> **Information provided**:
____________________

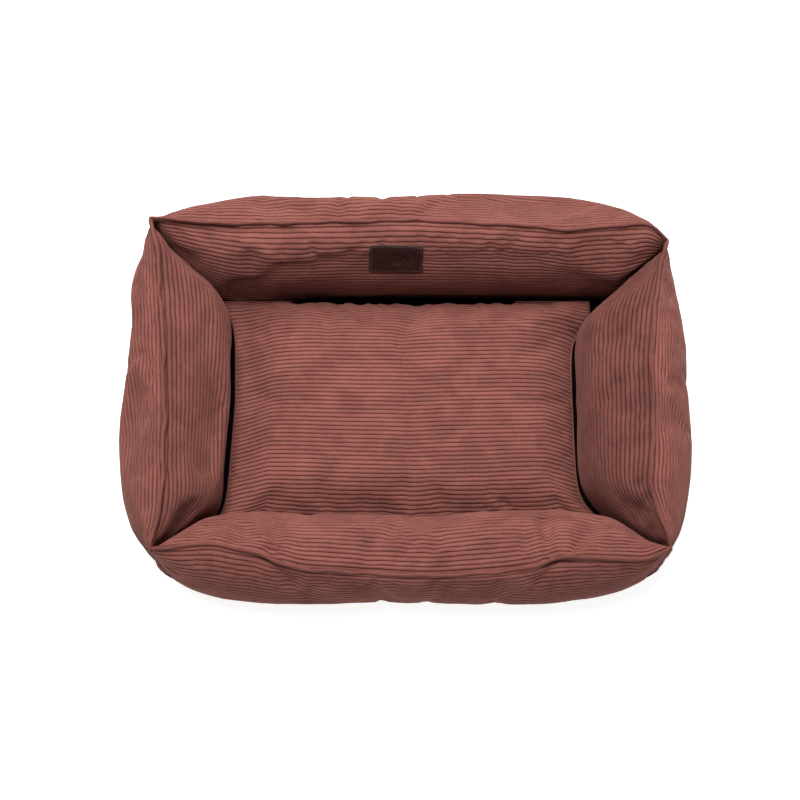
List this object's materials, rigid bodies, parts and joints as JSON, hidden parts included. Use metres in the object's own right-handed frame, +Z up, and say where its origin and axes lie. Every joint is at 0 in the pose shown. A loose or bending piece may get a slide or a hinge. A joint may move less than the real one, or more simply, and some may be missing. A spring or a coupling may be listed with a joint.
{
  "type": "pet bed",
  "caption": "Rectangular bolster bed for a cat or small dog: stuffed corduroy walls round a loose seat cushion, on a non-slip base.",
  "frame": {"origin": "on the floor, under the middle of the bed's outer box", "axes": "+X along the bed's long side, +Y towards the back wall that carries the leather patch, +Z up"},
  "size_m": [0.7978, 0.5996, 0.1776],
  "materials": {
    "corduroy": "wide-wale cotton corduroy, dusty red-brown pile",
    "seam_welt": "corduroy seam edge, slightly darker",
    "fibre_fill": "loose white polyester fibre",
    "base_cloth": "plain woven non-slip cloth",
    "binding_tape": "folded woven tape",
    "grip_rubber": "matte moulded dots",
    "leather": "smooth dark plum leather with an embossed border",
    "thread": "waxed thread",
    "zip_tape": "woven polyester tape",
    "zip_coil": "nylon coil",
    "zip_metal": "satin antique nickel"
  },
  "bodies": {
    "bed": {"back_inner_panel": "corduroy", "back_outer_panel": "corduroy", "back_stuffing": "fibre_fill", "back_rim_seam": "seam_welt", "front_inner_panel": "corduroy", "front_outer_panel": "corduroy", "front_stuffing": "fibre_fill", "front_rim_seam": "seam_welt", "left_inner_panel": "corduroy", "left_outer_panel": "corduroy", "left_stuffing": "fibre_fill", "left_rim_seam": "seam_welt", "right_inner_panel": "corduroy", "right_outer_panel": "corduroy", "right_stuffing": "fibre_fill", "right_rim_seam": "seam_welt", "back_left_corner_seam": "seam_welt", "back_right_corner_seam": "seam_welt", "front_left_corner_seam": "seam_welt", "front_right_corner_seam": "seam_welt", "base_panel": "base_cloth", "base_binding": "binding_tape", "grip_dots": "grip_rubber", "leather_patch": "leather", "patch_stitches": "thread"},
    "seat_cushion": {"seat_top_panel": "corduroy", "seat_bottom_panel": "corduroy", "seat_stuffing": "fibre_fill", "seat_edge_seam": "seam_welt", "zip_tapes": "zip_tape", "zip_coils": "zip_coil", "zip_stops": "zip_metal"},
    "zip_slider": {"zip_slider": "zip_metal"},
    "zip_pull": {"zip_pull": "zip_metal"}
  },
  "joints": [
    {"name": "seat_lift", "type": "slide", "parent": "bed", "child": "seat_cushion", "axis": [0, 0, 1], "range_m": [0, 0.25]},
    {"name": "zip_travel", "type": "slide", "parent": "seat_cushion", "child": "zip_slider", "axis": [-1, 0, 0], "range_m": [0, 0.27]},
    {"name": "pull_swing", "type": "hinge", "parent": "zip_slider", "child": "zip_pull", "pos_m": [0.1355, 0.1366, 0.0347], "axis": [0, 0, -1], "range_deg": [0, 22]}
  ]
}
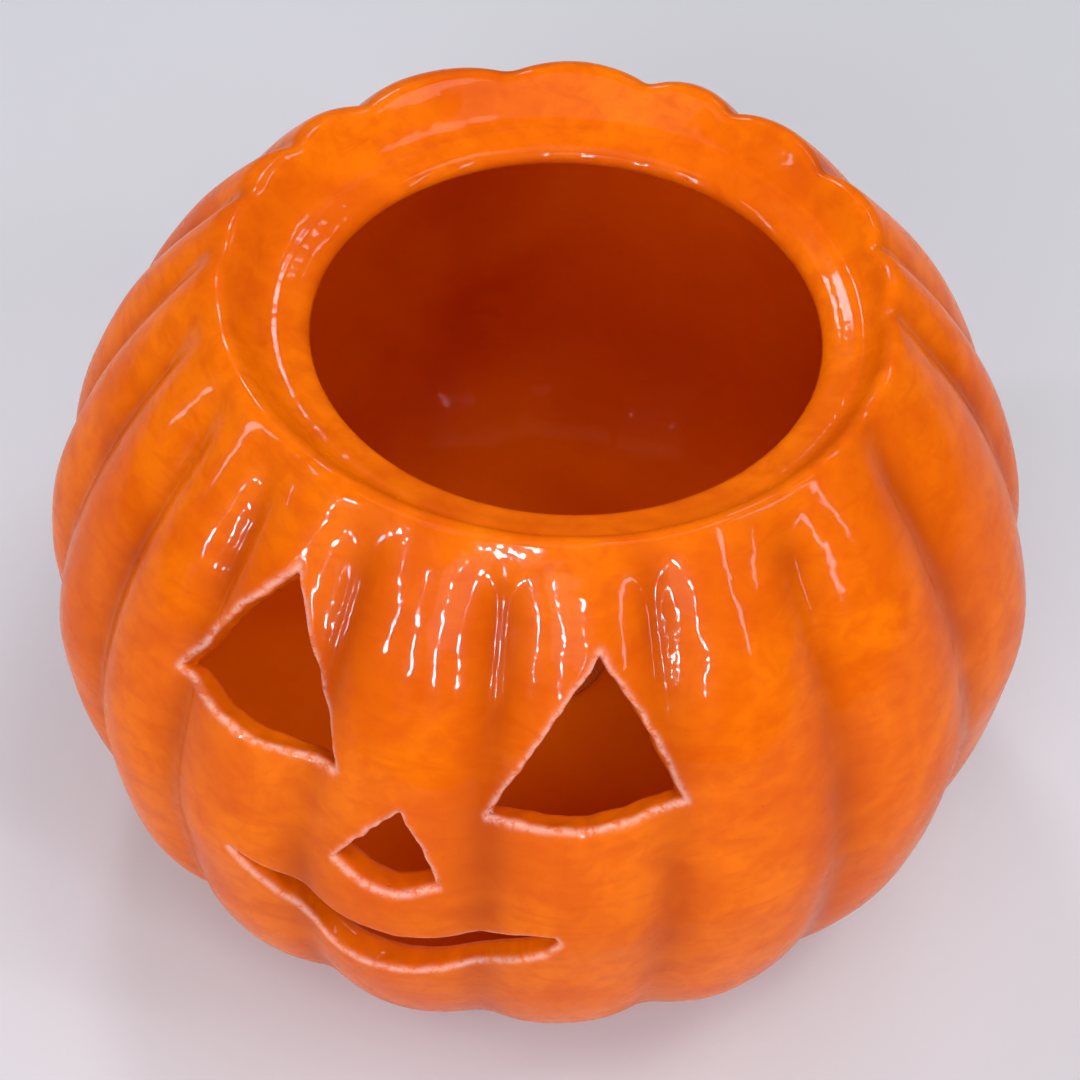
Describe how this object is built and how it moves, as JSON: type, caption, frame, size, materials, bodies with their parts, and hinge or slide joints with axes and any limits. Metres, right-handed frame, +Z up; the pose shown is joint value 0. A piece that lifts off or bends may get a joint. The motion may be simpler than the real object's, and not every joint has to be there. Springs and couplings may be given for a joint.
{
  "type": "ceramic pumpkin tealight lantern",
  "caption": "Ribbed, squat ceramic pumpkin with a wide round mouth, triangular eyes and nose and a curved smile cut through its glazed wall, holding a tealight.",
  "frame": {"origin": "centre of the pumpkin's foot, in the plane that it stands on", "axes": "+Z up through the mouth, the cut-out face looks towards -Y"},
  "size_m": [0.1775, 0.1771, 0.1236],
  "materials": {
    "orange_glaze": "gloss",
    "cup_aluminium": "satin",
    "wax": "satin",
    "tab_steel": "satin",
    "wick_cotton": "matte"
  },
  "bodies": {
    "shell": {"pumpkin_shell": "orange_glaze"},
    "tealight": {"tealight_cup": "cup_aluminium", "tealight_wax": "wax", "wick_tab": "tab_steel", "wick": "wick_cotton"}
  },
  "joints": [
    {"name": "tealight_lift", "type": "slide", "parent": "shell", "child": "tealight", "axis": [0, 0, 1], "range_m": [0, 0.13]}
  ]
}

____________________

> **Written instruction**:
Please set down all the data word for word.

> **Final result**:
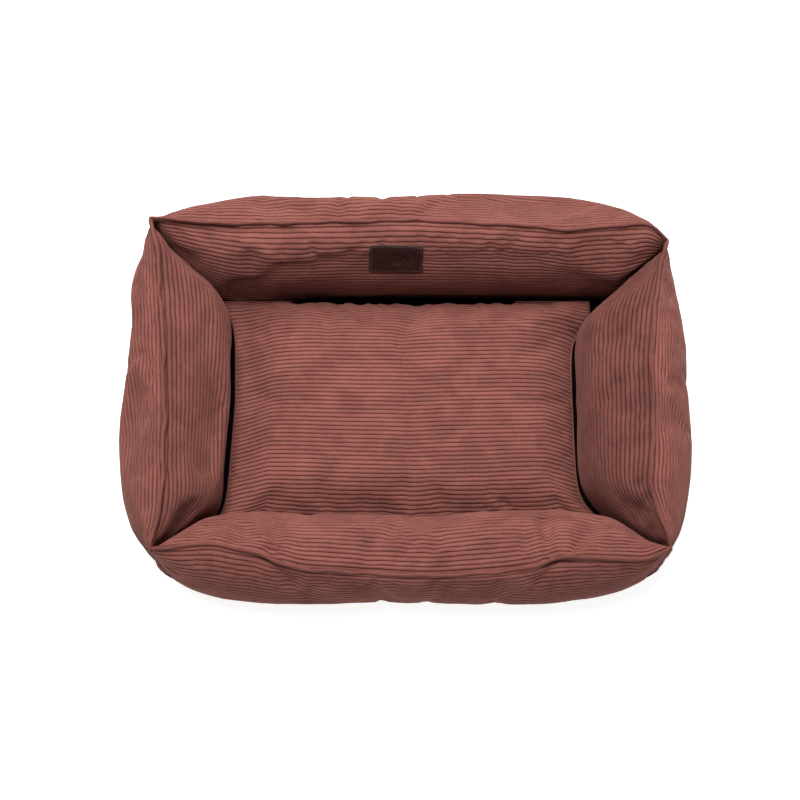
List this object's materials, rigid bodies, parts and joints as JSON, hidden parts included. Use metres in the object's own right-handed frame, +Z up, and say where its origin and axes lie. Every joint is at 0 in the pose shown. A loose or bending piece may get a slide or a hinge. A joint may move less than the real one, or more simply, and some may be missing. A spring or a coupling may be listed with a joint.
{
  "type": "pet bed",
  "caption": "Rectangular bolster bed for a cat or small dog: stuffed corduroy walls round a loose seat cushion, on a non-slip base.",
  "frame": {"origin": "on the floor, under the middle of the bed's outer box", "axes": "+X along the bed's long side, +Y towards the back wall that carries the leather patch, +Z up"},
  "size_m": [0.7978, 0.5996, 0.1776],
  "materials": {
    "corduroy": "wide-wale cotton corduroy, dusty red-brown pile",
    "seam_welt": "corduroy seam edge, slightly darker",
    "fibre_fill": "loose white polyester fibre",
    "base_cloth": "plain woven non-slip cloth",
    "binding_tape": "folded woven tape",
    "grip_rubber": "matte moulded dots",
    "leather": "smooth dark plum leather with an embossed border",
    "thread": "waxed thread",
    "zip_tape": "woven polyester tape",
    "zip_coil": "nylon coil",
    "zip_metal": "satin antique nickel"
  },
  "bodies": {
    "bed": {"back_inner_panel": "corduroy", "back_outer_panel": "corduroy", "back_stuffing": "fibre_fill", "back_rim_seam": "seam_welt", "front_inner_panel": "corduroy", "front_outer_panel": "corduroy", "front_stuffing": "fibre_fill", "front_rim_seam": "seam_welt", "left_inner_panel": "corduroy", "left_outer_panel": "corduroy", "left_stuffing": "fibre_fill", "left_rim_seam": "seam_welt", "right_inner_panel": "corduroy", "right_outer_panel": "corduroy", "right_stuffing": "fibre_fill", "right_rim_seam": "seam_welt", "back_left_corner_seam": "seam_welt", "back_right_corner_seam": "seam_welt", "front_left_corner_seam": "seam_welt", "front_right_corner_seam": "seam_welt", "base_panel": "base_cloth", "base_binding": "binding_tape", "grip_dots": "grip_rubber", "leather_patch": "leather", "patch_stitches": "thread"},
    "seat_cushion": {"seat_top_panel": "corduroy", "seat_bottom_panel": "corduroy", "seat_stuffing": "fibre_fill", "seat_edge_seam": "seam_welt", "zip_tapes": "zip_tape", "zip_coils": "zip_coil", "zip_stops": "zip_metal"},
    "zip_slider": {"zip_slider": "zip_metal"},
    "zip_pull": {"zip_pull": "zip_metal"}
  },
  "joints": [
    {"name": "seat_lift", "type": "slide", "parent": "bed", "child": "seat_cushion", "axis": [0, 0, 1], "range_m": [0, 0.25]},
    {"name": "zip_travel", "type": "slide", "parent": "seat_cushion", "child": "zip_slider", "axis": [-1, 0, 0], "range_m": [0, 0.27]},
    {"name": "pull_swing", "type": "hinge", "parent": "zip_slider", "child": "zip_pull", "pos_m": [0.1355, 0.1366, 0.0347], "axis": [0, 0, -1], "range_deg": [0, 22]}
  ]
}
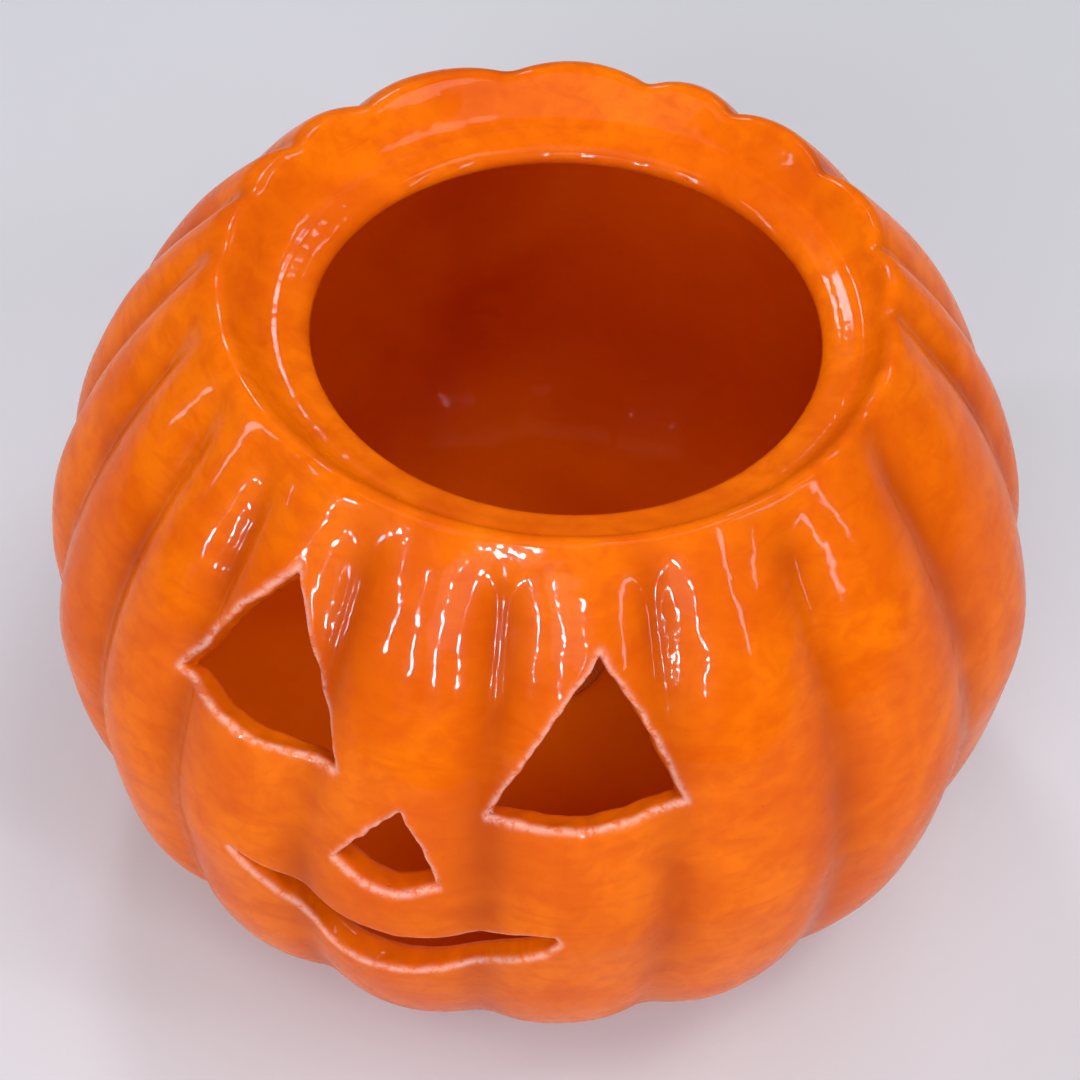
Describe how this object is built and how it moves, as JSON: type, caption, frame, size, materials, bodies with their parts, and hinge or slide joints with axes and any limits. Metres, right-handed frame, +Z up; the pose shown is joint value 0. A piece that lifts off or bends may get a joint. The motion may be simpler than the real object's, and not every joint has to be there. Springs and couplings may be given for a joint.
{
  "type": "ceramic pumpkin tealight lantern",
  "caption": "Ribbed, squat ceramic pumpkin with a wide round mouth, triangular eyes and nose and a curved smile cut through its glazed wall, holding a tealight.",
  "frame": {"origin": "centre of the pumpkin's foot, in the plane that it stands on", "axes": "+Z up through the mouth, the cut-out face looks towards -Y"},
  "size_m": [0.1775, 0.1771, 0.1236],
  "materials": {
    "orange_glaze": "gloss",
    "cup_aluminium": "satin",
    "wax": "satin",
    "tab_steel": "satin",
    "wick_cotton": "matte"
  },
  "bodies": {
    "shell": {"pumpkin_shell": "orange_glaze"},
    "tealight": {"tealight_cup": "cup_aluminium", "tealight_wax": "wax", "wick_tab": "tab_steel", "wick": "wick_cotton"}
  },
  "joints": [
    {"name": "tealight_lift", "type": "slide", "parent": "shell", "child": "tealight", "axis": [0, 0, 1], "range_m": [0, 0.13]}
  ]
}